Christ is the stone the builder rejects, a stumbling block, causing many to stumble and fall and be broken.

Thus blessed is he whom the stone does not stumbles.

Salvation is not of works, for even donkey and Balaam prophesied, but the gift of faith, the assurance that is given only by God the Father, as Peter had to know that Jesus is Messiah.

  • Hi @Ylzm Ma welcome to Stack Exchange, we are glad you are here. Please be sure to take the site tour (hermeneutics.stackexchange.com/tour). Thank you for your insightful observations--are you saying then that not being offended in Him is accepting what He does do in place of what people may have wanted Him to do? If so, a quick conclusion to that effect would help round out your answer. Thanks! Commented Apr 6, 2021 at 16:42

Besides the issue of whether Jesus was fulfilling John's expectation for the Messiah, several possibilities exist to explain why Jesus seems to speak of John as having been offended by him.

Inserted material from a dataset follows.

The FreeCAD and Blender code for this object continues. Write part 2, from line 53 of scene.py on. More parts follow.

  • John publicly criticized Herod Antipas on account of his marriage to his brother's former wife. Jesus is not reported to have joined in this criticism. "Herod himself had sent forth and laid hold upon John, and bound him in prison for Herodias' sake, his brother Philip's wife: for he had married her. For John had said unto Herod, It is not lawful for thee to have thy brother's wife." (Mark 6 17-18)

  • John taught his disciples to fast and refrain from drinking wine etc. "And the disciples of John and of the Pharisees used to fast: and they come and say unto him, Why do the disciples of John and of the Pharisees fast, but thy disciples fast not?" (Mark 2:18)

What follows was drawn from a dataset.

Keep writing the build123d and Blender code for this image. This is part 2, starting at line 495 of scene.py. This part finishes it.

  • John may have been offended by the fact that Jesus recruited his first disciples from among John's own followers seemingly without permission. (John 1:35-50)

So: John may have been offended by what he considered to be Jesus' "soft" interpretation of the Law regarding marrying one's brother's wife. He may also have been offended by Jesus' seemingly lax attitude toward fasting and abstaining from alcohol. He may also have been offended because Jesus "stole" several of his disciples. Each of these issues has a basis in the Gospels. Based on the the fact that John seemed to be closer the the Pharisees on drinking and fasting we may also speculate that he differed from Jesus on other issues related to the Law as well, with Jesus generally representing a more broadminded approach and John taking a stricter line.


I feel that this occasion speaks to a personal tragedy of John. If he was expecting to be freed from imprisonment, as he well might have been based on what Jesus was preaching about freedom for prisoners, his continued incarceration may have precipitated a crisis of faith. John's family friend, Jesus, was preaching freedom, offering freedom, but would not free John. How much pain would this perceived abandonment cause?

I understand this as a situation common to all Christians, when we expect concrete answers to prayer but none are forthcoming. Certainly I have prayed for healing more than once without any apparent change in my condition. How easy to slip into disappointment and from disappointment to taking offence. In fact, how can we escape from coming to this end?

I see this story as essential to the human condition. I think we live or die by the answers we find to this question.

  • Hi Dan, welcome to BH.SE - thanks for your contribution! Please do check out the Site Tour to find out more about how the site and the SE format all work. This is a great first answer. It could be strengthened further by making clearer references to the source passage and any other passages you're talking about here. Biblical Hermeneutics is all about starting with the text at hand and interpreting it in its own context.